>>

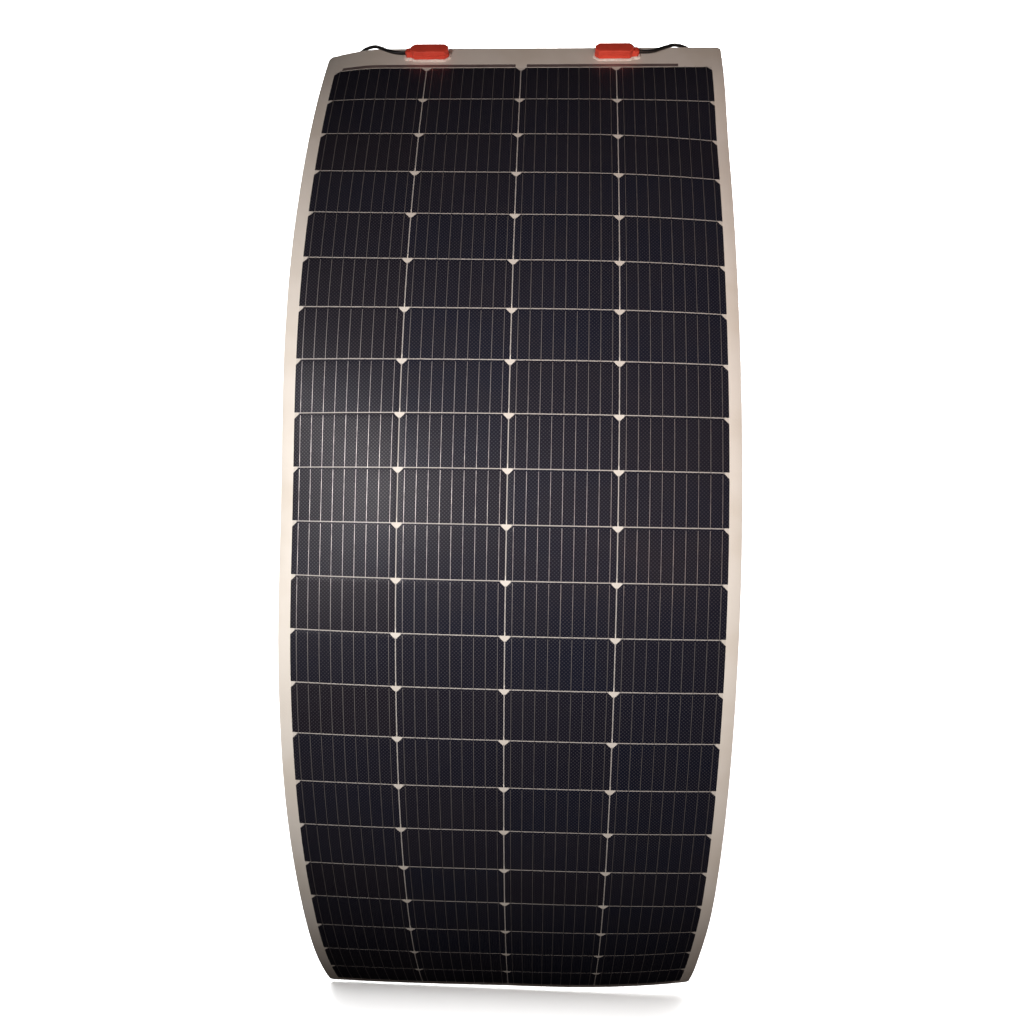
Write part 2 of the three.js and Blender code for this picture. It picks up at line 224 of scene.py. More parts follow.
def hang_on(arch, neighbour, side):
    """Joins an arch to its neighbour's end: side is 1 below the neighbour and -1 above it."""
    arch["tilt"] = neighbour["tilt"] + side * (arch["turn"] + neighbour["turn"]) / 2
    end = turned(*on_arch(neighbour, -side * neighbour["turn"] / 2, THICKNESS / 2), neighbour["tilt"])
    start = turned(*on_arch(arch, side * arch["turn"] / 2, THICKNESS / 2), arch["tilt"])
    arch["y"] = neighbour["y"] + end[0] - start[0]
    arch["z"] = neighbour["z"] + end[1] - start[1]


arches = {row: arch_of(row) for row in range(1, ROWS + 1)}
for row in range(HELD_ROW + 1, ROWS + 1):
    hang_on(arches[row], arches[row - 1], 1)
for row in range(HELD_ROW - 1, 0, -1):
    hang_on(arches[row], arches[row + 1], -1)

# the held row's back is flat in its middle facet, and that flat lies in the plane y = 0
held = arches[HELD_ROW]
SHEET_Y = -on_arch(held, (held["turn"] - HINGE_GAP / held["radius"]) / 2 / FACETS, 0)[0]


def eased(t):
    """From 0 to 1 with a smooth start and end."""
    t = min(max(t, 0), 1)
    return t * t * (3 - 2 * t)


def curl(x, s):
    """How far the sheet curls back at a place, below zero where it stands forward."""
    half = SHEET_WIDTH / 2
    outward = (abs(x) / half) ** EDGE_POWER
    foot = eased((s - FOOT_FROM) / FOOT_FADE)
    if x > 0:
        ease = eased((s - RIGHT_EASE_FROM) / RIGHT_EASE_FADE) - foot
        return outward * (RIGHT_CURL * eased(s / RIGHT_CURL_FADE) - RIGHT_EASE * ease)
    bulge = LEFT_BULGE * math.exp(-(((s - LEFT_BULGE_S) / LEFT_BULGE_SPAN) ** 2))
    edge = LEFT_CURL * eased((s - LEFT_CURL_FROM) / LEFT_CURL_FADE)
    across = max((-x - CORNER_FROM_X) / (half - CORNER_FROM_X), 0)
    down = max(1 - (s + TOP_STRIP) / CORNER_REACH, 0)
    lift = HIGH_LIFT * math.exp(-(((s - HIGH_LIFT_S) / HIGH_LIFT_SPAN) ** 2))
    lift += LOW_LIFT * eased((s - LOW_LIFT_FROM) / LOW_LIFT_FADE) + FOOT_LIFT * foot
    corner = CORNER_CURL * across**CORNER_POWER_ACROSS * down**CORNER_POWER_DOWN
    return (edge + bulge) * outward + corner - lift * (-x / half) ** LIFT_POWER


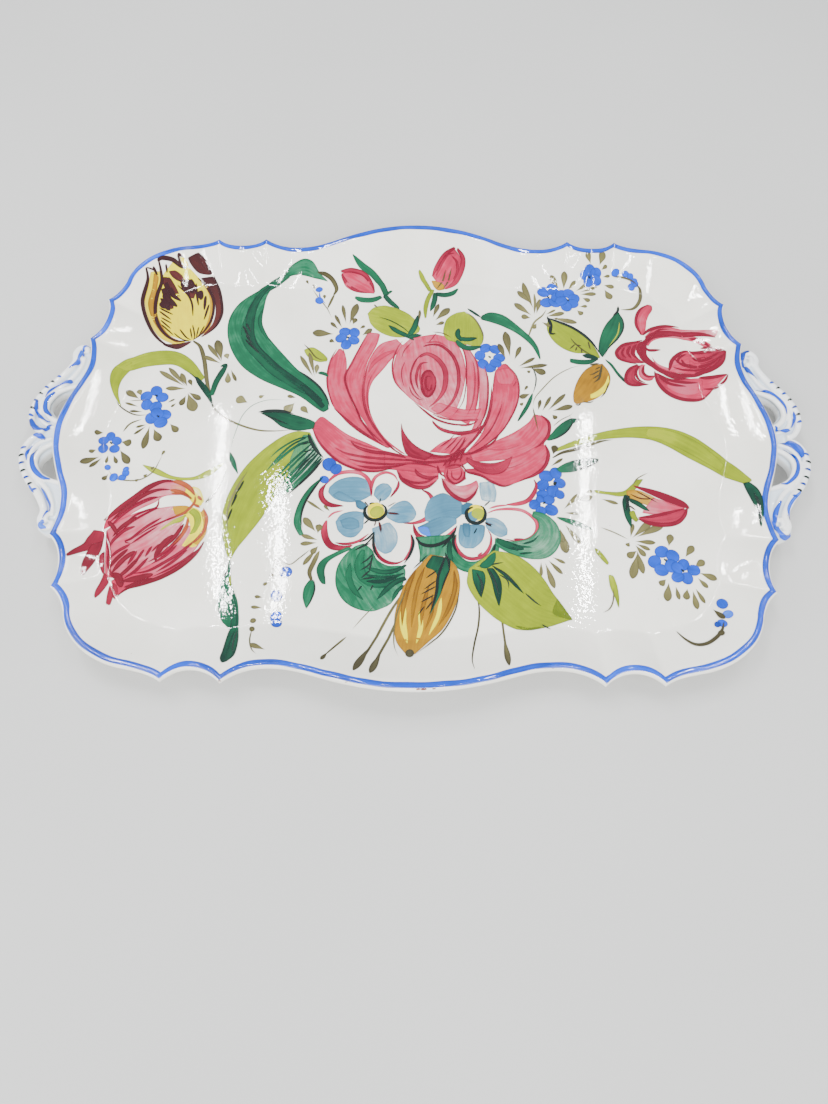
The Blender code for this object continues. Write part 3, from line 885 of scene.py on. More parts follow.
for line, width in (
    ([(-160.5, 115), (-157.5, 109), (-150, 103)], 2.0),
    ([(-162, 111), (-158, 104), (-152, 98.5)], 2.6),
    ([(-161.5, 107), (-157, 102)], 2.4),
    ([(-163, 101.5), (-157, 98)], 3.6),
    ([(-158, 112), (-154, 105)], 2.0),
    ([(-151, 116.5), (-145.5, 108)], 2.2),
    ([(-148.5, 118), (-143, 109.5)], 2.4),
    ([(-146, 119), (-142, 111)], 2.4),
    ([(-139, 112), (-137.4, 104)], 2.3),
    ([(-160, 98.5), (-156, 95.5)], 1.6),
):
    tulip.stroke(BROWN, width * 1.35, line, (0.95, 0.85), (0.7, 0.3))
tulip.finish()

# %% Stems and curled leaves on the left
vine = Motif("painted_left_vine")
OLIVE = "olive_brown"
GREEN = "copper_green"
LEAF = "leaf_green"
BLACK = "outline_black"
for left, right, loads in (
    ([(-176.5, 22), (-182, 31), (-184.5, 40), (-183, 48.5), (-177, 56)], [(-176, 23), (-178.5, 31),
     (-178, 39), (-175, 46.5), (-171, 53)], (0.4, 0.5, 0.45)),
    ([(-183, 48.5), (-177, 57), (-167, 62.5), (-156, 64.5), (-146, 63), (-137, 56.5), (-128, 44)],
     [(-176, 47), (-171, 49.5), (-165, 51.5), (-156, 53), (-148, 53), (-141, 49), (-131, 41)],
     (0.35, 0.5, 0.55)),
):
    vine.wash(LEAF, left, right, loads)
for width, points, loads, ends in (
    (2.4, [(-139, 72), (-134, 67.5), (-130.5, 58), (-128.5, 49), (-126.5, 40), (-123.5, 30)],
     (0.75, 0.55), (0.5, 0.6)),
    (1.3, [(-124, 31), (-121, 23), (-114, 16), (-104, 10.5), (-93, 7), (-83, 6.5), (-72, 7.5)],
     (0.55, 0.45), (0.7, 0.2)),
):
    vine.stroke(OLIVE, width, points, loads, ends)
vine.wash(GREEN, [(-135, 45), (-133, 40), (-129, 34), (-125, 28.5), (-121.5, 23)], [(-133, 45),
    (-129, 41), (-125, 36), (-122.5, 30), (-121, 23)], (0.85, 0.75))
vine.stroke(BLACK, 0.8, [(-139, 48.5), (-133.5, 43), (-127, 34)], (0.6, 0.7))
for touch in (
    (3.2, [(-116, 54), (-119, 47), (-121.5, 40), (-123, 31)], (0.75, 0.6), (0.5, 0.7)),
    (2.0, [(-115.5, 54.5), (-120, 52.5)], (0.8, 0.7)),
):
    vine.stroke(GREEN, *touch)
vine.sprig((-118, 54), [(-129.5, 69.5), (-131.5, 60.5)], 2.6)
for touch in (
    ((-119, 55), (-124, 73), 4.6),
    ((-115.5, 57.5), (-117.5, 62.5), 3.0, (0.3, 0.3)),
    ((-115, 50), (-114, 40), 3.2, (0.3, 0.4)),
    ((-114, 52), (-109, 41.5), 2.0),
):
    vine.dab(OLIVE, *touch)
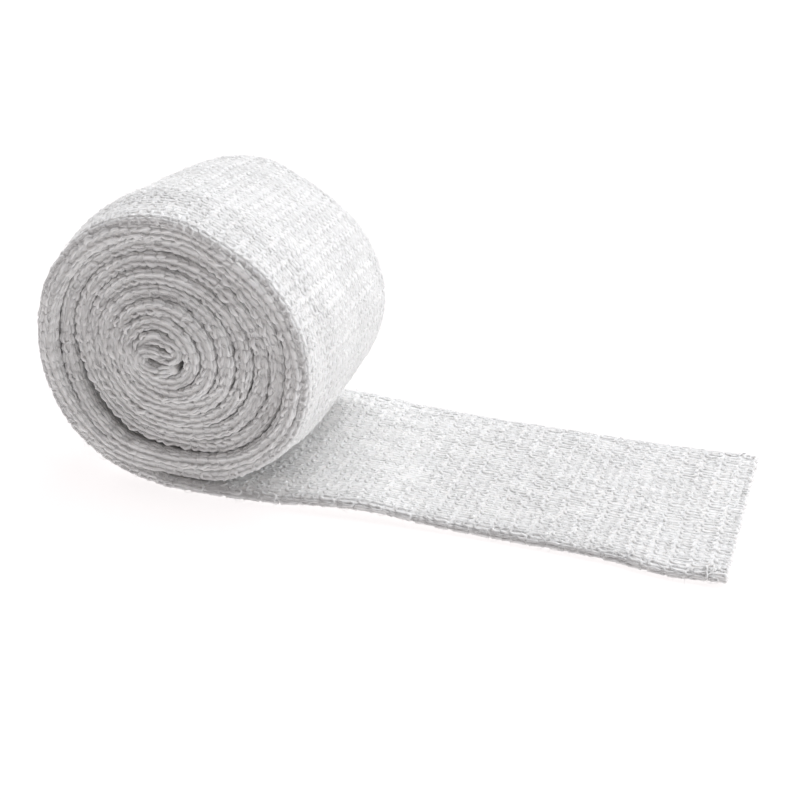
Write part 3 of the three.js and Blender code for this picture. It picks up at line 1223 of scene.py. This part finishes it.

<<

TASK DESCRIPTION ▸ Pull every line containing the word "More" out of the material and copy it.

RESULT FOR THIS TASK ▸
Write part 2 of the three.js and Blender code for this picture. It picks up at line 224 of scene.py. More parts follow.
The Blender code for this object continues. Write part 3, from line 885 of scene.py on. More parts follow.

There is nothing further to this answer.